#### [WHAT THE EXERCISE ASKS]
Keep only the lines where "this" appears.

#### [SUPPLIED RECORDS]
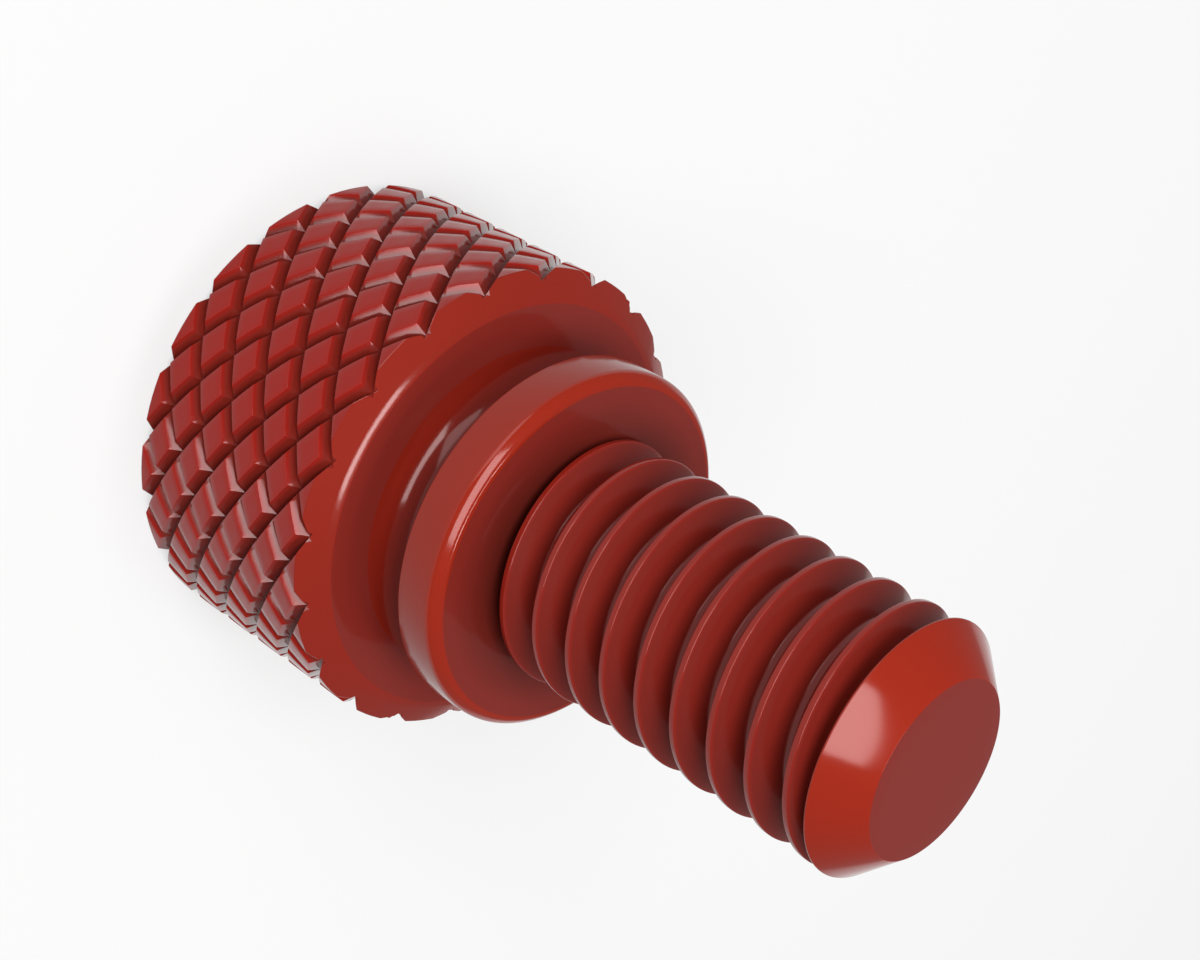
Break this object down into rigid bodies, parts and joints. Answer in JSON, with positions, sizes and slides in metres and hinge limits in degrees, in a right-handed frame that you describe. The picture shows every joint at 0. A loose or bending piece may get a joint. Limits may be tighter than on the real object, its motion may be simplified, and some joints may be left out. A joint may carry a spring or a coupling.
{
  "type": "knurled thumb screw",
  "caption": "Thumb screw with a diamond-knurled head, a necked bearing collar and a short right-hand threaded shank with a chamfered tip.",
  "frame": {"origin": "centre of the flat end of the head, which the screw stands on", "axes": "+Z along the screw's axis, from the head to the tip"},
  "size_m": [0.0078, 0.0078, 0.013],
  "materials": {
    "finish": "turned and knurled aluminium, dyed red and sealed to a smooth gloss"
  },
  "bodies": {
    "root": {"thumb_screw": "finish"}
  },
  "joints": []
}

...

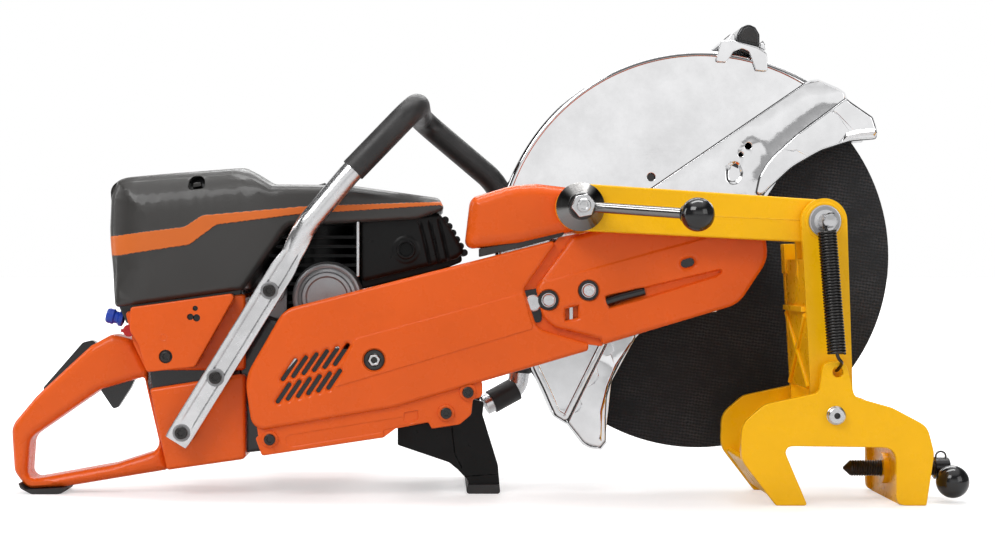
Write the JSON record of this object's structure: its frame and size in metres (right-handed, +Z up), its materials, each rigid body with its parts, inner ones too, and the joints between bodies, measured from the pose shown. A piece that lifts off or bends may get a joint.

#### [EXERCISE ANSWER]
Break this object down into rigid bodies, parts and joints. Answer in JSON, with positions, sizes and slides in metres and hinge limits in degrees, in a right-handed frame that you describe. The picture shows every joint at 0. A loose or bending piece may get a joint. Limits may be tighter than on the real object, its motion may be simplified, and some joints may be left out. A joint may carry a spring or a coupling.
Write the JSON record of this object's structure: its frame and size in metres (right-handed, +Z up), its materials, each rigid body with its parts, inner ones too, and the joints between bodies, measured from the pose shown. A piece that lifts off or bends may get a joint.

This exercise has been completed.